* Description of the task: Restate, exactly and only, the lines from the first through the line containing "return legScaleSizes(part, t, normals)".

=== Given data ===

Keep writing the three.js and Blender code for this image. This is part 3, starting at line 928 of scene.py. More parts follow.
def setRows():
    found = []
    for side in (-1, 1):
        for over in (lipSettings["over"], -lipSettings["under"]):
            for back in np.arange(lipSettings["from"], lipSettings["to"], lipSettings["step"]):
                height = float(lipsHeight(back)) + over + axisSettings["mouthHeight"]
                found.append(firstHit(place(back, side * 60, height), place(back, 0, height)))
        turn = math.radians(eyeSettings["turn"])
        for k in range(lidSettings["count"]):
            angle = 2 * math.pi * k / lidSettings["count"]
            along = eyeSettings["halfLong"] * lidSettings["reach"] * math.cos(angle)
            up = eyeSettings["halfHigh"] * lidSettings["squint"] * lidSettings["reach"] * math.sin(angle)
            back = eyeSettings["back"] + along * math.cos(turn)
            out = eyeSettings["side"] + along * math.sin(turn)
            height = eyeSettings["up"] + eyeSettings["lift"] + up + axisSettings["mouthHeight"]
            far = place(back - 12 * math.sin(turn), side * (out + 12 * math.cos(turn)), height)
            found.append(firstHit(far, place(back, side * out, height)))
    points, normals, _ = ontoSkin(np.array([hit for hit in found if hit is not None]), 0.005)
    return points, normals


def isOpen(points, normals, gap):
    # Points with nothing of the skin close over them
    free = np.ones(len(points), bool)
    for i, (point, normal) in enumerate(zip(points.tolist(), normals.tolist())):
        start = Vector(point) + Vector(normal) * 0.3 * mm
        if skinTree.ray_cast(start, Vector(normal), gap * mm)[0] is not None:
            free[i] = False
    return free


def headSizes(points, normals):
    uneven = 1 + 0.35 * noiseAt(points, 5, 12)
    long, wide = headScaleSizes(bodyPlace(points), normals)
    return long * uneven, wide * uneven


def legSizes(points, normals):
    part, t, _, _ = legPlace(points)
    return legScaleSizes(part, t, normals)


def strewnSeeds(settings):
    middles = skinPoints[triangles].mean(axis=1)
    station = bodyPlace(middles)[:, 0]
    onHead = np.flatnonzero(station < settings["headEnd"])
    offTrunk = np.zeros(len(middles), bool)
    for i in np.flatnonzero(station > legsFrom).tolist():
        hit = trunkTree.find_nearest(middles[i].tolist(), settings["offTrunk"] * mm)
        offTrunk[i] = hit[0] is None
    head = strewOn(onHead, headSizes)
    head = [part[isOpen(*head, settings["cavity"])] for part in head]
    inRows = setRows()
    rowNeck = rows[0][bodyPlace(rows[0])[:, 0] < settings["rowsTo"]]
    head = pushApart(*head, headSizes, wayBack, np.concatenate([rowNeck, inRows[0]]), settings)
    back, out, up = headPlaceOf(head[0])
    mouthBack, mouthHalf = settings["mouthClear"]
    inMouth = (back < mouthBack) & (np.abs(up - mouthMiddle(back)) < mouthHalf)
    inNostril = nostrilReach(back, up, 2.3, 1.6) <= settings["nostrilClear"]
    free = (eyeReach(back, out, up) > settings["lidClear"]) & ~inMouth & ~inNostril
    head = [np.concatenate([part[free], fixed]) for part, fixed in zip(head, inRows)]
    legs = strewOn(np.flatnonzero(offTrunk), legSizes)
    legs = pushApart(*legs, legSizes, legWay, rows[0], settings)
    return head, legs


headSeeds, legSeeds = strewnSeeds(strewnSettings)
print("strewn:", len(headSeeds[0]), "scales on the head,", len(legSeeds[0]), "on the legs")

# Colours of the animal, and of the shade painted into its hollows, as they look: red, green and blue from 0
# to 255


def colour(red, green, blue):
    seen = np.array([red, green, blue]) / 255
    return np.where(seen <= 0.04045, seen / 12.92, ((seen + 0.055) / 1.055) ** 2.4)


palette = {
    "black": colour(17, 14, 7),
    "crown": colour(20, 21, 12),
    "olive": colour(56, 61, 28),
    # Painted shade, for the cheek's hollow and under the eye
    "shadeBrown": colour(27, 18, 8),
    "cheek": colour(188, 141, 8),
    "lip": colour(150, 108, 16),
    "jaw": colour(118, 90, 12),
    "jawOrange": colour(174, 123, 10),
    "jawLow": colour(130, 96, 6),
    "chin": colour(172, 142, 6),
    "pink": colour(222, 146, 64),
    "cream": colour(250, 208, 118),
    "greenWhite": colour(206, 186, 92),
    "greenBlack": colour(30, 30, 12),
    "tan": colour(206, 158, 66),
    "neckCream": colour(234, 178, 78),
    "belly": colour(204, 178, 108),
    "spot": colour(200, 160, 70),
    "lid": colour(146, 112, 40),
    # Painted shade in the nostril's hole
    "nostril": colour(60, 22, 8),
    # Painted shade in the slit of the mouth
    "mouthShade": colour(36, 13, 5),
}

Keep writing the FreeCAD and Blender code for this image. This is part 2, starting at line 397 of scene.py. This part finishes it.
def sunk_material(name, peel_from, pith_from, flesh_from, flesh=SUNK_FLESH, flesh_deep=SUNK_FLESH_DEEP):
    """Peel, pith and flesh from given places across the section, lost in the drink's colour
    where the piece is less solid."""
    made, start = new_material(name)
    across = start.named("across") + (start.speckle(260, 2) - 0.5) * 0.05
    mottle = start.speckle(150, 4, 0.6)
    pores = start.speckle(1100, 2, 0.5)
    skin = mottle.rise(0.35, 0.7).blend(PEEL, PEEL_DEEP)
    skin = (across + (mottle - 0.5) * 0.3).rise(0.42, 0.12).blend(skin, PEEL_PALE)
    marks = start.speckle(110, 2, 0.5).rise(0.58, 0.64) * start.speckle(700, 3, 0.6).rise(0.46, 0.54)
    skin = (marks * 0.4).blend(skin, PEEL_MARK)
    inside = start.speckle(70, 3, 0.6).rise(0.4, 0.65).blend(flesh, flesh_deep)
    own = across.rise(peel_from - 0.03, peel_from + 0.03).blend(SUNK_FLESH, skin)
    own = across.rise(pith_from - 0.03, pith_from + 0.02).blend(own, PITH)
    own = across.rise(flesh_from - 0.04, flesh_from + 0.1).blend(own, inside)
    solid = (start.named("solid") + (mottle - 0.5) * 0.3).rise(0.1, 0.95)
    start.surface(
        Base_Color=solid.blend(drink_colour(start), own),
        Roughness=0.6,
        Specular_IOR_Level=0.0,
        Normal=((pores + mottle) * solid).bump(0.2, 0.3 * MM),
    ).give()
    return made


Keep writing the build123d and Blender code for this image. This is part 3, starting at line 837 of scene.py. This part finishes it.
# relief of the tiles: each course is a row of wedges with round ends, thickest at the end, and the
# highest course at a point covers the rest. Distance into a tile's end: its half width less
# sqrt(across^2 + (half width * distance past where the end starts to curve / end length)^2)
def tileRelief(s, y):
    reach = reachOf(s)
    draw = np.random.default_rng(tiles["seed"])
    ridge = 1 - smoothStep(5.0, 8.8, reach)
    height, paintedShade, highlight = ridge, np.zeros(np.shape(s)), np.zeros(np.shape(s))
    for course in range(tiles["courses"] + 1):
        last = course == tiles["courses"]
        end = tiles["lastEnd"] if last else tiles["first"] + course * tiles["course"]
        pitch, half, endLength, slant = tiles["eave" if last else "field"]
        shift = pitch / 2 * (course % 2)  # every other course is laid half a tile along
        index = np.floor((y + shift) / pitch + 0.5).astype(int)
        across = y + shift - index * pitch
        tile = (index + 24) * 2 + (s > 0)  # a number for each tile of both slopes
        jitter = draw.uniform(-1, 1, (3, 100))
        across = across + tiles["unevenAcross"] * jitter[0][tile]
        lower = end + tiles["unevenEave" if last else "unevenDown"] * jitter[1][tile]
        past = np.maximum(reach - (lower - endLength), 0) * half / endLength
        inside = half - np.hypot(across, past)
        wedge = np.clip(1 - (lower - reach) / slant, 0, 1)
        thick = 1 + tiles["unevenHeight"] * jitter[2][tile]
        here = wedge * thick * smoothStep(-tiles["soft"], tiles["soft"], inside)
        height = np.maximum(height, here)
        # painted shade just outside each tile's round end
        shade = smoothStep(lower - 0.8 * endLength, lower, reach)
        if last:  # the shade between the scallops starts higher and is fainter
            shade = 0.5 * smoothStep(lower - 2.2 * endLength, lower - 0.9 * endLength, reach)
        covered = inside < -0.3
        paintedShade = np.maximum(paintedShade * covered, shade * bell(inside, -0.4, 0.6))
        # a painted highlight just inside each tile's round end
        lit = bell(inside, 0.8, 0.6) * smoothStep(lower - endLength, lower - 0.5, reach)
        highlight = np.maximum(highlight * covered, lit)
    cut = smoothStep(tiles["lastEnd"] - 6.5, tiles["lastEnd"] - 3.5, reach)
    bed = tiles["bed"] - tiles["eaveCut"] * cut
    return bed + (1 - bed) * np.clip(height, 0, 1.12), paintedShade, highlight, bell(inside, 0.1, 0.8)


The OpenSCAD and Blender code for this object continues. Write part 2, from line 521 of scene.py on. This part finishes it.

===

* Correct result:
Keep writing the three.js and Blender code for this image. This is part 3, starting at line 928 of scene.py. More parts follow.
def setRows():
    found = []
    for side in (-1, 1):
        for over in (lipSettings["over"], -lipSettings["under"]):
            for back in np.arange(lipSettings["from"], lipSettings["to"], lipSettings["step"]):
                height = float(lipsHeight(back)) + over + axisSettings["mouthHeight"]
                found.append(firstHit(place(back, side * 60, height), place(back, 0, height)))
        turn = math.radians(eyeSettings["turn"])
        for k in range(lidSettings["count"]):
            angle = 2 * math.pi * k / lidSettings["count"]
            along = eyeSettings["halfLong"] * lidSettings["reach"] * math.cos(angle)
            up = eyeSettings["halfHigh"] * lidSettings["squint"] * lidSettings["reach"] * math.sin(angle)
            back = eyeSettings["back"] + along * math.cos(turn)
            out = eyeSettings["side"] + along * math.sin(turn)
            height = eyeSettings["up"] + eyeSettings["lift"] + up + axisSettings["mouthHeight"]
            far = place(back - 12 * math.sin(turn), side * (out + 12 * math.cos(turn)), height)
            found.append(firstHit(far, place(back, side * out, height)))
    points, normals, _ = ontoSkin(np.array([hit for hit in found if hit is not None]), 0.005)
    return points, normals


def isOpen(points, normals, gap):
    # Points with nothing of the skin close over them
    free = np.ones(len(points), bool)
    for i, (point, normal) in enumerate(zip(points.tolist(), normals.tolist())):
        start = Vector(point) + Vector(normal) * 0.3 * mm
        if skinTree.ray_cast(start, Vector(normal), gap * mm)[0] is not None:
            free[i] = False
    return free


def headSizes(points, normals):
    uneven = 1 + 0.35 * noiseAt(points, 5, 12)
    long, wide = headScaleSizes(bodyPlace(points), normals)
    return long * uneven, wide * uneven


def legSizes(points, normals):
    part, t, _, _ = legPlace(points)
    return legScaleSizes(part, t, normals)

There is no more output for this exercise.